Si elle répond avec plus ou moins d'honnêteté sur des questions sur sa sexualité et sur le moment où elle trouvera enfin un gentil petit ami juif, elle a finalement toujours des sentiments pour son ex-petite amie Maya.
Mais tous ces mensonges atteignent leur paroxysme à la shiva a laquelle elle se rend avec ses parents, où elle rencontre de manière inattendue Max, sa femme et leur nouveau-né, mais aussi Maya, qu'elle essaye désespérément d'ignorer, elle et ses projets d'avenir qui semblent ravir toutes les personnes présentes...
En offrant une version plus foisonnante et complexe à son court-métrage (elle ne fait que germer toutes les idées déjà brillamment implantées sur sept petites minutes), Emma Seligman ne dépasse certes pas les murs de sa maison exiguë, mais y entasse sagement plus de gens tout en embrassant une tension grimpant crescendo); soixante-dix-sept minutes minutieusement rythmées ou une auto-tromperie qui n'a pas la résilience nécessaire pour résister à une journée d'épreuve intense, passe d'une conversation gênante à une autre jusqu'à un épuisement émotionnellement rare et, étrangement, férocement grisant... surtout pour nous.

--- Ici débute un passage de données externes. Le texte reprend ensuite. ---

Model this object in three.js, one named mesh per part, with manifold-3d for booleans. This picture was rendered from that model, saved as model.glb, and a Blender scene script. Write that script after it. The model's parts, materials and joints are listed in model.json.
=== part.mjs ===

Mise en exergue rafraîchissante des codes du cinéma horrifique (oui), avec une intrigue se déroulant essentiellement en temps réel, ne laissant d'autre choix à son auditoire que de se laisser emporter dans la tourmente de Danielle et de douloureusement ressentir son anxiété; le film repousse les limites de la mauvaise fortune ou chaque minute ne fait qu'ajouter une nouvelle complication dans l'équation, une nouvelle question à laquelle Danielle ne veut pas répondre, une nouvelle personne à qui elle ne veut pas parler, tout en sachant pertinemment quelle ne peut pas s'échapper; le tout emballé par une partition lourde d'Ariel Marx et une photographie flottante et légèrement déformée (toujours au plus près des corps) de Maria Rusche.

Copyright Mubi

Réellement accessible même s'il est axé sur une identité culturelle particulière, entre le Lady Bird de Greta Gerwig et les cinémas des frangins Coen et du roi Cassavetes, fort d'un script magistral dans la construction de moments de sombre familiarité au cours de scènes où l'énergie nerveuse et abrasive de Rachel Sennott (juste éblouissante, elle a tout de la next big thing du cinéma ricain) est parfaitement canalisée; Shiva Baby est un pur volcan en constante irruption sur un tout petit peu moins d'une heure vingt, un portrait de jeune femme immature mais surtout maladroite - symbole d'une génération de millenials sans véritables buts -, dont l'attitude défensive et les mensonges ne sont que le fruit de son désir d'être prise au sérieux, par des adultes déterminés à ne la voir que comme une enfant.
Jonglant sur le fil tenu de la moquerie douce et de l'empathie profonde au coeur d'une situation terrible (on peut aussi le voir comme une farce pleine d'esprit et ironique sur la vie de la petite bourgeoisie US), extrêmement intelligent et conscient, le film une comédie noire qui non seulement est à la hauteur de son insolence affiche - qui au fond, annonce plus que la couleur de la séance -, mais surtout de son imposante réputation de bête de festivals.
On appelle ça un put*** de premier long-métrage.